The report, which you can download here, begins with the following statement: “Firearm violence in Philadelphia is a public health crisis.” I am assuming that when the report uses the term ‘public health,’ it is referring to what Charles-Edward Amory Winslow in 1920 called “the science and art of preventing disease.”

Disease is defined by Merriam-Webster as “an illness that affects a person, an animal or a plant.” And what is an ‘illness?’ The dictionary calls it an ‘unhealthy condition.’

In other words, at some point preventing disease has to involve the practice of medicine and the people that practice medicine whom we refer to as physicians. And yet, in this entire 194-page report on a public health ‘crisis,’ not one single physician or medical organization appears even once.

Actually, what I just said isn’t completely true. Because on Page 102 the report mentions a discussion led by “Dr. Ruth Abaya – Department of Public Health.”  Except that Dr. Abaya happens to be Ruth Abaya, M.D., an attending physician in the Emergency Department of the Children’s Hospital of Philadelphia and has been a leader in the hospital’s Violence Prevention Initiative program since 2016.

Notwithstanding the slight involvement of Dr. Abaya in the activities which formed the basis of this report, the data is almost entirely drawn from Philadelphia Police Department (PPD) and focuses on how, when and where gun violence occurs, but also the police department’s strategies to reduce violence by concentrating their efforts on identifying, arresting, and otherwise controlling the city’s population which commits violence with the use of guns.

That’s all fine and well, except this document allegedly was created to draw attention to the ‘public health crisis’ involving the use of guns.

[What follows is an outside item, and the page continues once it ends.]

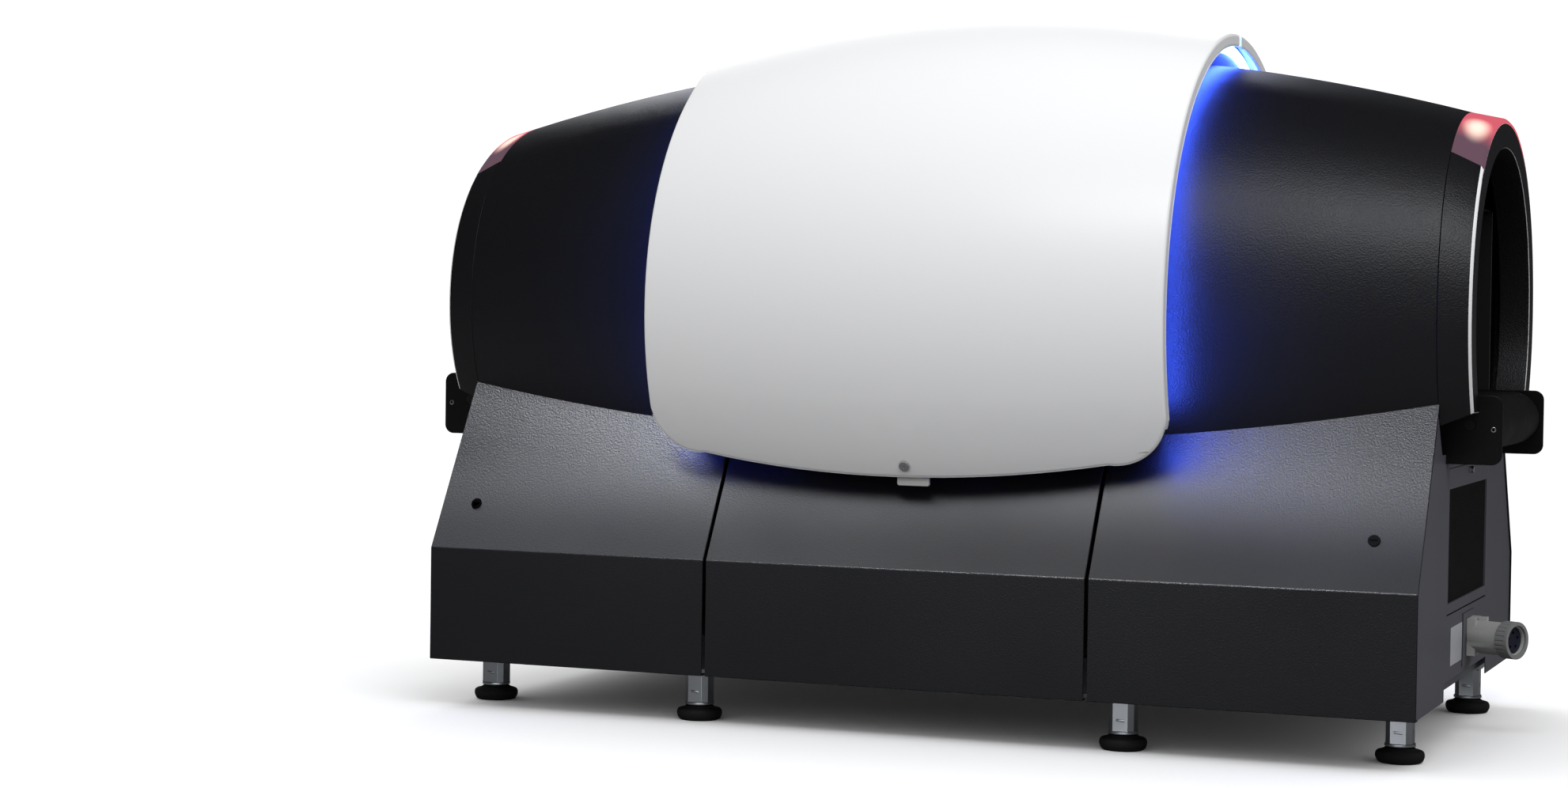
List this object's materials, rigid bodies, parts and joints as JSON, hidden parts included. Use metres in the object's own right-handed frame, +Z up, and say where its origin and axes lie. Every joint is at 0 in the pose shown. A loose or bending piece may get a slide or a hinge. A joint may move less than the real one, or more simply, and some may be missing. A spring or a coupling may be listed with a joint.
{
  "type": "baggage ct scanner",
  "caption": "Checkpoint baggage CT scanner: belt conveyor through a spinning X-ray gantry in a barrel casing with hinged white covers, on a sloped black base with levelling feet.",
  "frame": {"origin": "on the floor under the middle of the base", "axes": "+X along the belt towards the end with the mains inlet, -Y towards the front service side, +Z up"},
  "size_m": [2.5823, 1.4278, 1.6558],
  "materials": {
    "black_moulding": "fine textured moulding",
    "graphite_paint": "satin powder coat",
    "filter_black": "woven filter mesh",
    "white_moulding": "satin white",
    "grey_plastic": "moulded",
    "lock_black": "moulded",
    "bright_steel": "turned",
    "indicator_lens": "frosted lens",
    "light_strip": "light strip",
    "black_steel": "black powder coat",
    "frame_paint": "grey powder coat",
    "zinc_plate": "zinc plated",
    "rubber": "matte",
    "cast_aluminium": "machined casting",
    "slip_copper": "turned",
    "ring_grey": "ribbed",
    "navy_plastic": "moulded"
  },
  "bodies": {
    "casing": {"base_frame": "frame_paint", "base_panel_front_centre": "black_moulding", "base_panel_front_left": "black_moulding", "base_panel_front_right": "black_moulding", "base_panel_rear_centre": "black_moulding", "base_panel_rear_left": "black_moulding", "base_panel_rear_right": "black_moulding", "brush_block": "grey_plastic", "collar_left": "black_moulding", "collar_right": "black_moulding", "control_unit": "frame_paint", "conveyor_bed": "zinc_plate", "conveyor_belt": "rubber", "conveyor_side_plates": "black_steel", "drive_belt": "rubber", "drive_motor": "cast_aluminium", "end_panel_left": "graphite_paint", "end_panel_right": "graphite_paint", "foot_housings": "zinc_plate", "foot_pads": "rubber", "gantry_frame": "frame_paint", "hinge_pins": "bright_steel", "hinge_rail": "black_steel", "hood_left": "black_moulding", "hood_right": "black_moulding", "indicator_lens_left": "indicator_lens", "indicator_lens_right": "indicator_lens", "inlet_body": "grey_plastic", "inlet_face": "navy_plastic", "inlet_plate": "graphite_paint", "light_ring_plates": "black_steel", "light_strips": "light_strip", "main_bearing_race": "bright_steel", "mouth_plates": "graphite_paint", "tunnel_liner": "zinc_plate"},
    "front_cover_body": {"front_cover": "white_moulding", "front_hinge_straps": "black_steel", "front_pull_tab": "grey_plastic"},
    "rear_cover_body": {"rear_cover": "white_moulding", "rear_hinge_straps": "black_steel", "rear_pull_tab": "grey_plastic"},
    "front_key": {"front_cover_lock": "bright_steel"},
    "rear_key": {"rear_cover_lock": "bright_steel"},
    "lock_front_left": {"panel_lock_front_left": "lock_black"},
    "lock_front_right": {"panel_lock_front_right": "lock_black"},
    "lock_rear_left": {"panel_lock_rear_left": "lock_black"},
    "lock_rear_right": {"panel_lock_rear_right": "lock_black"},
    "rotor": {"rotor_drum": "cast_aluminium", "xray_tube": "cast_aluminium", "voltage_tank": "cast_aluminium", "rotor_cooler": "cast_aluminium", "detector_array": "cast_aluminium", "slip_ring": "slip_copper"},
    "pulley": {"drive_pulley": "bright_steel"},
    "drive_drum_body": {"drive_drum": "bright_steel"},
    "tail_drum_body": {"tail_drum": "bright_steel"},
    "door": {"filter_door": "graphite_paint", "filter_mesh": "filter_black"},
    "latch": {"door_latch": "bright_steel"},
    "inlet_ring_body": {"inlet_ring": "ring_grey"}
  },
  "joints": [
    {"name": "front_cover_hinge", "type": "hinge", "parent": "casing", "child": "front_cover_body", "pos_m": [0, -0.0275, 1.637], "axis": [-1, 0, 0], "range_deg": [0, 45]},
    {"name": "rear_cover_hinge", "type": "hinge", "parent": "casing", "child": "rear_cover_body", "pos_m": [0, 0.0275, 1.637], "axis": [1, 0, 0], "range_deg": [0, 45]},
    {"name": "front_key_turn", "type": "hinge", "parent": "front_cover_body", "child": "front_key", "pos_m": [0.022, -0.62775, 0.602], "axis": [0, -0.8793, -0.4762], "range_deg": [0, 90]},
    {"name": "rear_key_turn", "type": "hinge", "parent": "rear_cover_body", "child": "rear_key", "pos_m": [0.022, 0.62775, 0.602], "axis": [0, 0.8793, -0.4762], "range_deg": [0, 90]},
    {"name": "front_left_lock_turn", "type": "hinge", "parent": "casing", "child": "lock_front_left", "pos_m": [-1.06, -0.59221, 0.478], "axis": [0, -0.8721, 0.4893], "range_deg": [0, 90]},
    {"name": "front_right_lock_turn", "type": "hinge", "parent": "casing", "child": "lock_front_right", "pos_m": [1.047, -0.59221, 0.478], "axis": [0, -0.8721, 0.4893], "range_deg": [0, 90]},
    {"name": "rear_left_lock_turn", "type": "hinge", "parent": "casing", "child": "lock_rear_left", "pos_m": [-1.06, 0.59221, 0.478], "axis": [0, 0.8721, 0.4893], "range_deg": [0, 90]},
    {"name": "rear_right_lock_turn", "type": "hinge", "parent": "casing", "child": "lock_rear_right", "pos_m": [1.047, 0.59221, 0.478], "axis": [0, 0.8721, 0.4893], "range_deg": [0, 90]},
    {"name": "gantry_spin", "type": "hinge", "parent": "casing", "child": "rotor", "pos_m": [0, 0, 0.942], "axis": [1, 0, 0], "continuous": true},
    {"name": "pulley_spin", "type": "hinge", "parent": "casing", "child": "pulley", "pos_m": [0.22, -0.42, 0.38], "axis": [1, 0, 0], "continuous": true},
    {"name": "drive_drum_spin", "type": "hinge", "parent": "casing", "child": "drive_drum_body", "pos_m": [1.195, 0, 0.715], "axis": [0, 1, 0], "continuous": true},
    {"name": "tail_drum_spin", "type": "hinge", "parent": "casing", "child": "tail_drum_body", "pos_m": [-1.23, 0, 0.715], "axis": [0, 1, 0], "continuous": true},
    {"name": "filter_door_tilt", "type": "hinge", "parent": "casing", "child": "door", "pos_m": [1.142, 0, 0.304], "axis": [0, 1, 0], "range_deg": [0, 80]},
    {"name": "door_latch_turn", "type": "hinge", "parent": "door", "child": "latch", "pos_m": [1.146, 0, 0.605], "axis": [1, 0, 0], "range_deg": [0, 90]},
    {"name": "inlet_ring_turn", "type": "hinge", "parent": "casing", "child": "inlet_ring_body", "pos_m": [1.146, 0.025, 0.228], "axis": [0.8862, -0.4633, 0], "range_deg": [0, 40]}
  ],
  "couplings": [
    {"joint": "pulley_spin", "follows": "gantry_spin", "ratio": 10},
    {"joint": "tail_drum_spin", "follows": "drive_drum_spin", "ratio": 1}
  ]
}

And with all due respect to the tireless and difficult job that the PPD faces in trying to reduce gun violence, this report has nothing to do with public health at all.

The report (Page 183) lists 34 contacts that individuals who engaged in gun violence had with various city agencies, mostly courts and jails, but the most frequent connection with a health-based organization was the Department of Behavioral Health, both in-patient and out-patient visits and treatments, usually for addiction to alcohol and/or drugs.

If the City of Philadelphia believes that gun violence is a public health crisis, how come there is not one, single mention of any interaction between individuals who commit gun violence and a facility or organization which provides medical services? How come the basis for all public health initiatives, which is defining and dealing with community-wide illness, is left entirely unsaid and unexplained?

As far as I’m concerned, a report whose rationale and reason for being developed is to respond to a public health ‘crisis,’ without any involvement whatsoever with medical professionals is a report that shouldn’t have been published at all.

Want to do something about gun violence without any input from the professionals who have to deal with the physical and mental damage suffered by everyone who gets shot with a gun? Fine. Call gun violence a crisis in ‘policing,’ or a crisis in community ‘safety’ or something else.

But don’t kid yourself and the public into thinking that gun violence is a public health problem which can be solved by ignoring how public health is defined and works.